While the state budget in May had forecast CPI for 2024-25 at 2.75 per cent, the commission said a more recent Reserve Bank of Australia forecast in November put it at 3.4 per cent.
"Given the recency of the RBA's forecast, we anticipate that the CPI forecast announced in the 2023-24 Budget Update from the department in December 2023 will be similar to the RBA's," the commission said.
But when the government released its budget update it had kept its 2024-25 CPI forecast unchanged at 2.75 per cent.
These figures are important, because if councils' actual costs rise by more than the forecast 2.75 per cent in 2024-25, they will have to try to deliver the same services with less money to do it.
Rate cap 'handcuff'
Moyne Shire mayor Ian Smith said the council's costs had consistently been rising faster than the rate cap and it was increasingly having to do more with less.
"This latest cap is going to make things difficult, because most of our costs are still going up faster than the cap," Cr Smith said.
"I can also see a tightening of both state and federal money through things like grants programs, so that will make it tougher still, but we will just have to work within it."
Corangamite Shire mayor Kate Makin said it was "going to be really hard" because "the prices of everything have gone up" for the council. Materials costs have consistently been well above overall CPI, but Corangamite also faces the prospect of spiralling staff costs as it negotiates a new enterprise agreement in a climate of rising wages.
"We're going to have to look at our budget really closely, we'll have to make sure we budget things really well. It just means that some of those nice things that we would like to do can't be done unfortunately," Cr Makin said.
"Some of those nice things that the community would like to see, we can't do because as we know everything in prices has gone up and we're just a little bit handcuffed with what we've got at the moment."
Warrnambool City mayor Ben Blain said the council had expected the 2.75 per cent cap, but he also argued CPI wasn't the best yardstick for predicting local council costs.

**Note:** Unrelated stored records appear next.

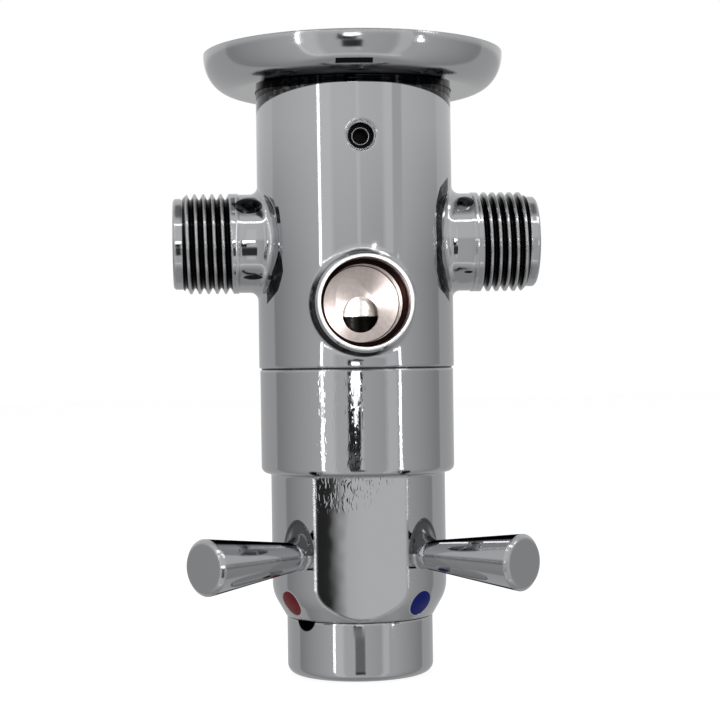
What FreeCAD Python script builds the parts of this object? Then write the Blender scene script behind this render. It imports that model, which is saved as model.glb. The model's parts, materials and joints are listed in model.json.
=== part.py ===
import FreeCAD, Part
import math
import os
import re
import Sketcher

# Thermostatic mixing valve for an exposed shower or tap.
# The frame: the origin is the centre of the fixing socket's mouth, in the plane of the
# surface that the valve hangs from. +Z points into that surface, the outlet and the lever
# arms face -Y, hot water enters at -X and cold water at +X. All sizes are in millimetres,
# and every depth is measured from the origin's plane, away from the surface.

SIZES = {
    # shared fits
    "running_fit": 0.05,
    "seat_gap": 0.05,
    # wall flange
    "flange_radius": 31.4,
    "flange_height": 7.9,
    "flange_edge_run": 6.5,
    "flange_edge_drop": 7.5,
    "flange_wall": 1.2,
    "flange_play": 0.15,
    "flange_hub_wall": 1.6,
    "flange_hub_top": 1.0,
    # valve body
    "body_radius": 20.5,
    "body_length": 65.8,
    "body_edge": 0.3,
    "socket_radius": 11.0,
    "socket_depth": 24.0,
    "cavity_radius": 10.5,
    "cavity_top": 31.0,
    "mouth_radius": 14.0,
    "mouth_rise": 3.8,
    "flange_ring_depth": 3.4,
    "branch_root": 15.0,
    "branch_fillet": 1.7,
    # screw that clamps the valve on its fixing spigot
    "wall_screw_depth": 19.3,
    "wall_screw_radius": 2.5,
    "wall_screw_recess": 2.5,
    "wall_screw_length": 6.8,
    "wall_screw_key": 2.5,
    "wall_screw_key_depth": 2.4,
    "wall_sink_radius": 3.0,
    "wall_sink_depth": 1.0,
    # inlets, with a G 1/2 pipe thread
    "inlet_depth": 39.5,
    "inlet_reach": 38.1,
    "shank_radius": 10.3,
    "thread_radius": 10.48,
    "thread_start": 24.55,
    "thread_end": 36.15,
    "thread_pitch": 1.814,
    "thread_height": 1.162,
    "thread_root_flat": 0.24,
    "thread_crest_flat": 0.34,
    "thread_overcut": 0.1,
    "lead_radius": 9.5,
    "lead_edge": 0.4,
    "inlet_bore_radius": 7.6,
    "inlet_step_radius": 7.0,
    "inlet_step": 22.9,
    "inlet_floor": 18.5,
    "drilling_radius": 2.9,
    "drilling_offset": 3.6,
    # outlet
    "outlet_depth": 52.9,
    "outlet_reach": 27.5,
    "outlet_radius": 10.0,
    "outlet_edge": 0.7,
    "outlet_bore_radius": 8.8,
    "outlet_step_radius": 7.9,
    "outlet_step": 19.5,
    "outlet_floor": 12.6,
    "outlet_port_radius": 3.7,
    "outlet_port_depth": 55.0,
    # strainer and check valve in each inlet
    "strainer_inner": 33.6,
    "strainer_mesh": 0.8,
    "strainer_length": 3.0,
    "strainer_wall": 0.65,
    "strainer_hole_radius": 0.5,
    "strainer_ring_spacing": 1.95,
    "cage_wall": 1.4,
    "cage_end": 1.5,
    "cage_hole_radius": 1.3,
    "cage_hole_circle": 4.3,
    "seat_radius": 4.2,
    "poppet_radius": 5.4,
    "poppet_thickness": 1.5,
    "poppet_stem_radius": 1.0,
    "poppet_stem_end": 24.2,
    "check_coil_radius": 2.6,
    "check_wire_radius": 0.3,
    "check_coil_pitch": 1.1,
    # port sleeve that splits hot from cold
    "sleeve_wall": 1.9,
    "sleeve_end": 46.9,
    "channel_width": 3.4,
    "channel_root": 9.6,
    "window_radius": 1.4,
    "ring_section": 0.6,
    "ring_groove_play": 0.1,
    # shuttle, wax capsule and their springs
    "shuttle_top": 36.6,
    "shuttle_length": 5.8,
    "shuttle_wall": 1.45,
    "shuttle_web_top": 38.8,
    "shuttle_web": 2.0,
    "shuttle_hole_radius": 1.2,
    "shuttle_hole_circle": 5.3,
    "capsule_nose_radius": 2.45,
    "capsule_nose": 2.6,
    "capsule_radius": 4.5,
    "capsule_length": 11.2,
    "capsule_collar_radius": 5.5,
    "capsule_collar": 1.5,
    "capsule_guide_radius": 3.2,
    "capsule_guide": 3.5,
    "piston_radius": 1.2,
    "piston_length": 5.1,
    "return_coil_radius": 5.3,
    "return_wire_radius": 0.5,
    "return_coil_pitch": 1.8,
    # overload spring that lets the capsule over-travel
    "cup_radius": 3.6,
    "cup_top": 61.5,
    "cup_length": 5.0,
    "cup_collar_radius": 5.1,
    "cup_collar_top": 63.25,
    "cup_collar": 1.0,
    "overload_coil_radius": 4.45,
    "overload_wire_radius": 0.35,
    "overload_coil_pitch": 1.25,
    "cup_clip_thickness": 0.55,
    "cup_clip_inner": 4.2,
    # nut that the temperature spindle drives
    "nut_top": 62.6,
    "nut_length": 11.5,
    "nut_well_radius": 5.2,
    "nut_well": 7.0,
    "nut_travel": 0.5,
    "guide_pin_radius": 0.8,
    "guide_pin_inner": 5.4,
    "guide_pin_depth": 71.5,
    # temperature spindle
    "spindle_nose_radius": 2.9,
    "spindle_nose_top": 70.3,
    "spindle_nose_end": 78.0,
    "spindle_radius": 4.0,
    "spindle_collar_top": 95.0,
    "spindle_collar_end": 101.0,
    "spindle_ring_depth": 98.0,
    "spindle_end": 123.5,
    # flow tube that the lever turns
    "drum_top": 47.1,
    "drum_wall": 1.45,
    "drum_land_end": 55.2,
    "drum_waist_radius": 9.7,
    "drum_waist_end": 60.0,
    "drum_end": 61.6,
    "drum_floor": 1.4,
    "drum_window_radius": 3.2,
    "tube_radius": 8.0,
    "tube_wall": 1.4,
    "tube_seat": 101.2,
    "tube_end": 112.6,
    # key between the flow tube and the lever barrel
    "key_width": 2.0,
    "key_inner": 6.7,
    "key_outer": 9.2,
    "key_top": 104.5,
    # bonnet that closes the cavity and carries the lever barrel
    "bonnet_nose_radius": 10.3,
    "bonnet_spigot_radius": 13.9,
    "bonnet_hex_radius": 15.4,
    "bonnet_hex_height": 4.2,
    "bonnet_ring_rise": 1.9,
    "bonnet_ring_section": 0.5,
    "neck_ring_depth": 80.0,
    "neck_root_radius": 13.0,
    "neck_root_end": 74.0,
    "neck_radius": 12.0,
    "neck_step": 90.0,
    "neck_tip_radius": 11.4,
    "neck_end": 97.0,
    "upper_ring_height": 4.0,
    "lower_ring_height": 5.0,
    # quarter-turn stop
    "stop_pin_radius": 1.0,
    "stop_pin_circle": 9.75,
    "stop_pin_root": 6.0,
    "stop_pin_end": 102.0,
    "stop_groove_depth": 2.8,
    "stop_groove_margin": 7.0,
    "lever_swing": 90.0,
    "stop_pin_angle": 110.0,
    # lever barrel
    "barrel_gap": 0.2,
    "barrel_radius": 20.3,
    "barrel_edge": 0.25,
    "barrel_bore_radius": 17.8,
    "barrel_step": 84.0,
    "ledge_depth": 87.7,
    "ledge_round": 1.4,
    "ledge_hollow": 0.5,
    "grip_radius": 18.3,
    "grip_bore_radius": 14.0,
    "web_top": 99.5,
    "web_end": 111.0,
    "rim_depth": 117.5,
    "rim_radius": 15.5,
    "cone_angle": 30.0,
    "cone_blend": 8.0,
    "flat_distance": 15.75,
    "lever_lean": 2.45,
    # lever arms
    "arm_angle": 45.0,
    "arm_depth": 104.1,
    "arm_root": 20.2,
    "arm_root_radius": 3.0,
    "arm_reach": 44.0,
    "arm_tip_radius": 5.6,
    "arm_tip_edge": 0.7,
    "stud_radius": 2.0,
    "stud_inner": 12.6,
    # enamel dots that mark hot and cold
    "hot_dot_angle": 56.0,
    "cold_dot_angle": 44.0,
    "dot_depth": 113.8,
    "dot_radius": 2.75,
    "dot_thickness": 0.8,
    "dot_tool": 3.0,
    # end knob, its screw and its washer
    "knob_radius": 15.3,
    "knob_gap": 0.2,
    "knob_neck_radius": 13.4,
    "knob_top": 111.5,
    "knob_well_radius": 10.4,
    "knob_well_floor": 113.6,
    "knob_end": 129.7,
    "knob_round": 2.0,
    "knob_bore_end": 124.0,
    "knob_screw_angle": 51.0,
    "knob_screw_depth": 117.0,
    "knob_screw_radius": 2.1,
    "knob_screw_length": 5.0,
    "knob_screw_key": 2.0,
    "knob_screw_key_depth": 1.6,
    "washer_radius": 7.0,
    "clip_thickness": 1.0,
    "clip_root": 7.45,
    "clip_radius": 9.4,
    "clip_opening": 50.0,
}

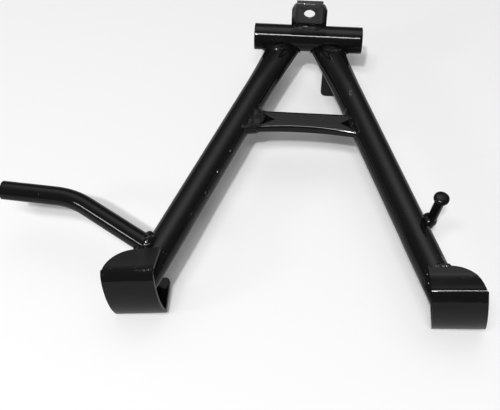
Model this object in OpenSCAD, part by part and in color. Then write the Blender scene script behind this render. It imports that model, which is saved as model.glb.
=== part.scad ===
// Moped centre stand: a welded steel A-frame, lying on its back.
// The origin is the middle of the pivot tube. X runs along the pivot tube, the legs
// run towards -Y, and +Z points up from the surface that the stand lies on.
// The legs lie in a plane a little below the pivot axis. Modules for the legs and what
// is welded to them use that plane as Z = 0, and on_frame() puts it in its place.

/* [Pivot tube] */
// Length of the pivot tube
pivot_len = 105; // [95:1:140]
// Outer diameter of the pivot tube
pivot_d = 25.4; // [24:0.2:30]
// Bore for the pivot shaft
pivot_bore = 20; // [12:0.5:21]

/* [Legs] */
// Outer diameter of a leg tube
leg_d = 26; // [24:0.2:27]
// Wall of a leg tube
leg_wall = 2; // [1.5:0.1:3]
// Angle of each leg away from the middle line, in degrees
leg_splay = 19.8; // [17:0.1:23]
// Distance of each leg's axis from the middle line, at the legs' upper ends
leg_root = 16; // [15:0.5:22]
// Height of the pivot axis above the plane of the legs
leg_drop = 8; // [6:0.2:9]
// Distance of the legs' roots behind the pivot axis
leg_back = 8.8; // [7:0.2:10]
// Distance that the legs' middle line lies to the left of the pivot tube's middle
leg_shift = 2; // [0:0.2:3]
// Length of the flattened upper end of each leg
flat_len = 75; // [60:1:85]
// Amount that a leg is wider on each side at its flattened end
flat_gain = 2.6; // [1:0.1:3.2]
// Distance from the legs' roots to the front corner of the feet
stand_len = 287; // [270:1:320]
// Depth of the lapped seam that runs down the inner side of each leg
seam_step = 1.2; // [0.6:0.1:1.5]
// Angle of the seam from the top of the leg towards its inner side
seam_angle = 54; // [45:1:65]
// Distance along the leg at which the seam ends
seam_end = 251; // [230:1:260]

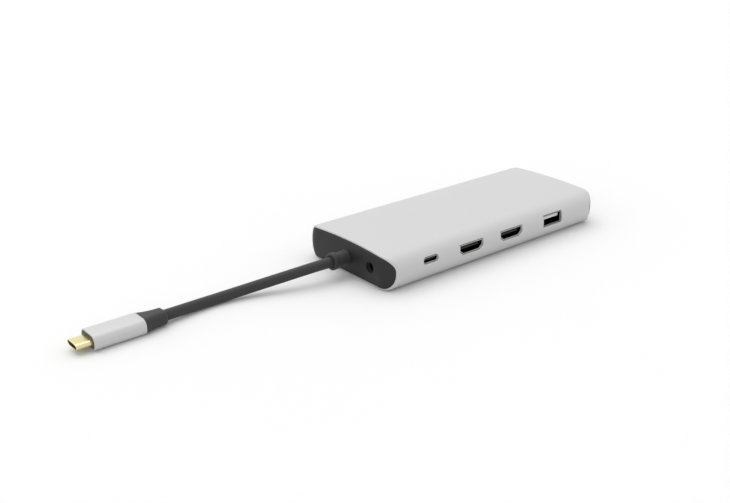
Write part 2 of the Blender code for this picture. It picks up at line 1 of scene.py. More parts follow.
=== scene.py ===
import json
import math
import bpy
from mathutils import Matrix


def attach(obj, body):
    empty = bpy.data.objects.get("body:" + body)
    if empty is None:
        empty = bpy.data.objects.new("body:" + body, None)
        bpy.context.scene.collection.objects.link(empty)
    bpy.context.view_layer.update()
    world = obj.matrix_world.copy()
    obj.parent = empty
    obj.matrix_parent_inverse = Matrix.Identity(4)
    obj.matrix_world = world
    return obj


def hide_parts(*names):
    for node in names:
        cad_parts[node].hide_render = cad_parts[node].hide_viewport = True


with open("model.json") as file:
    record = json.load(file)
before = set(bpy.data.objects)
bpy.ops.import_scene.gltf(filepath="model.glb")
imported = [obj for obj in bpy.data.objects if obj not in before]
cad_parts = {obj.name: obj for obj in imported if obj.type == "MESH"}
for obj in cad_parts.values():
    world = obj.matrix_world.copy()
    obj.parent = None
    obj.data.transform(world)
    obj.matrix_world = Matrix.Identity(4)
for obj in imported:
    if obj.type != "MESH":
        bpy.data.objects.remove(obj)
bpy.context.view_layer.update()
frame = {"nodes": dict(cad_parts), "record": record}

from types import SimpleNamespace

import bmesh
import bpy
import numpy as np
from bpy.props import FloatProperty, FloatVectorProperty, PointerProperty, StringProperty

# Detailed surfaces and finishes for a laptop docking station. X runs along the housing with the
# lead at -X, the front row of ports faces -Y, and Z is up. Shapes are worked out in millimetres
# and put into their meshes in metres.

bl_info = {
    "name": "Laptop docking station",
    "version": (1, 0, 0),
    "blender": (4, 5, 0),
    "location": "3D View > Sidebar > Dock",
    "description": "Builds a slim docking station with its ports, end caps and fixed lead",
    "category": "Object",
}

MM = 0.001

# Each port: piece name, kind, middle along X, middle height, and the side it opens on
PORTS = (
    ("usb_c", "usb_c", -45.5, 10.75, -1),
    ("hdmi_1", "hdmi", -20.0, 9.9, -1),
    ("hdmi_2", "hdmi", 6.6, 9.9, -1),
    ("usb_a_front", "usb_a", 36.2, 9.9, -1),
    ("usb_a_back_1", "usb_a", -4.0, 9.9, 1),
    ("usb_a_back_2", "usb_a", 17.0, 9.9, 1),
    ("ethernet", "ethernet", 40.0, 9.0, 1),
    ("card_reader", "card", -35.0, 8.6, 1),
)

# What a kind of port has: shell width and height, corner cut (across, up) at the bottom, corner
# radius of the opening, distance of the shell's mouth from the housing's middle plane, depth, wall
# and floor
TRAITS = ("size", "cut", "radius", "mouth", "depth", "sheet", "floor")
KINDS = {
    kind: SimpleNamespace(**dict(zip(TRAITS, values)))
    for kind, *values in (
        ("usb_c", (8.6, 2.7), None, 1.65, 29.6, 7.4, 0.28, 0.6),
        ("hdmi", (14.5, 4.5), (2.3, 1.8), 0.3, 29.6, 11.4, 0.32, 0.6),
        ("usb_a", (12.9, 5.5), None, 0.35, 29.2, 14.0, 0.3, 0.6),
        ("ethernet", (15.4, 10.6), None, 0.5, 27.6, 15.0, 1.6, 1.0),
        ("card", (26.0, 3.0), None, 0.5, 28.1, 26.0, 0.3, 0.6),
    )
}
CARD_SLOT = (25.0, 2.6)
CLEARANCE = 0.3                # between an opening's edge and the shell inside it
LEAF_SEAT = 0.36               # from a shell's outside to the middle of a leaf pressed out of it
# Distance from the housing's middle plane, in metres, where the painted shade inside a port's shell starts
# and where it is full
SHELL_PAINTED_SHADE = (0.0294, 0.0288)

ARC_STEPS = 6                  # steps of an outline's rounded corner
FLAT_REACH = 58.0              # the sleeve's rows stand 1 mm apart up to here, and follow its ends beyond
SIDE_COLUMNS = 40              # columns of the section on each side of its widest line that hold the ports
ROOM_ALONG = 1.2               # room kept round an opening for the loops that lead to it, along X
ROOM_UP = 1.0                  # and the same upwards and downwards
EDGE_TURNS = np.radians((0.0, 30.0, 60.0, 90.0))   # turns of a loop round a hole's rounded edge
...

"Rate caps have the potential to place financial pressure on councils due to the fact that they are tied to CPI rather than a figure which better represents the rising costs in areas that council has greater exposure to like construction and building materials," Cr Blain said.
But he said he also understood the cost of living pressures many people in the community were facing.
Only the basics
Under the Fair Go Rates system councils can apply for an exemption to the rate cap if they can demonstrate community support and a critical need for spending on services or projects that require a rate rise above the cap.
None of the south-west mayors said they had any plans to apply for a higher rate rise. Cr Makin said Corangamite Shire Council would simply have to take a pared back approach to operations.
"We just have to continue to do our maintenance and make sure all our buildings are up to scratch and make sure they're all great to go," she said.
Regional city councils like Warrnambool have more diverse revenue raising assets that can potentially soften the bump of a tight rate cap. Warrnambool was able to set its rate rise at 2.95 per cent for the current financial year, more than half a percentage point under the 3.5 per cent cap for 2023-24. It was also able to increase the rebate for ratepayers in financial hardship from $200 to $250.
Smaller councils like Moyne and Corangamite have fewer revenue raising options. Cr Makin said the focus would be on ensuring council assets were maintained, but not funding anything new.
"We're always looking at how we can diversify and get different income streams but it's really hard as a local government to do that as well," she said.
"We just find that we're going to have to look at our budget quite closely and there will be none of those wishful thinking things that perhaps us councillors would've loved on that list.
"We're just going to have to really button down and make sure everything else is up to scratch and we're doing everything well."
Cr Smith said council staff were already well into budget preparations.
"Honestly, we're looking at a very tight budget in 2024-25, which is why our officers are already hard at it, working towards delivering everything we need to with the funds we have," he said.